Ülkemizin geri kalmışlığı, Almanya ile Japonya ile kıyaslanmasında hep gözden kaçırdığımız bir nokta vardır. Ülke nüfusunun dörtte birini kaybederseniz, hem de “Aydın” denebilecek önemli bir kısmı bir anda yok olursa daha iyisini beklemek biraz hayal olmaz mı?
Ya Çanakkale geçilseydi!
Düşüncesi bile ne kadar korkunç değil mi? 250 bin vatan evladı, kendi canlarını bizler için feda ettiler.
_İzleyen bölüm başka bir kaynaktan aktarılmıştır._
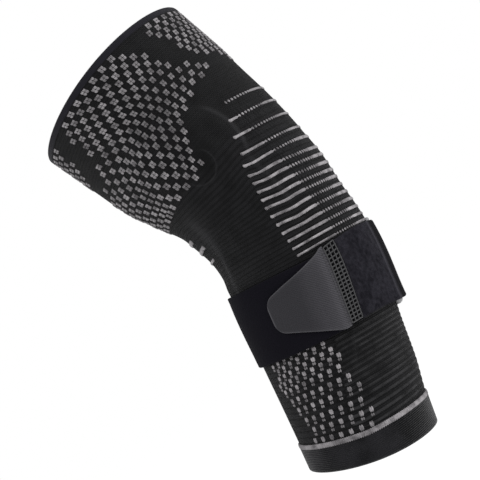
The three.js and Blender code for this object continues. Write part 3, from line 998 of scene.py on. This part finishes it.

Allah onları cenneti ile ödüllendirsin.
O gün nasıl yedi düveli yendikse, bu gün de o günün öcünü almak isteyen yedi düvelle savaşıyoruz Güneydoğu’da. O gün bizim için savaşan yiğitlerin torunları bugün de yine bizim için canlarını veriyorlar. O gün Çanakkale ne ise, bugün Güneydoğu aynı şey. Hedef “Kürtlerin Hakları” ambalajı içinde İslam’ı alt etmek. Oysa Çanakkale’de Kürt’le Türk yan yana can vermişti. Ne oldu da bugün karşı karşıya geldik?
Bu aziz milletin bir destan daha yazacağından hiç şüphemiz yok.
Yeter ki Çanakkale’yi unutmayalım, yeter ki kardeşliğimize halel gelmesin.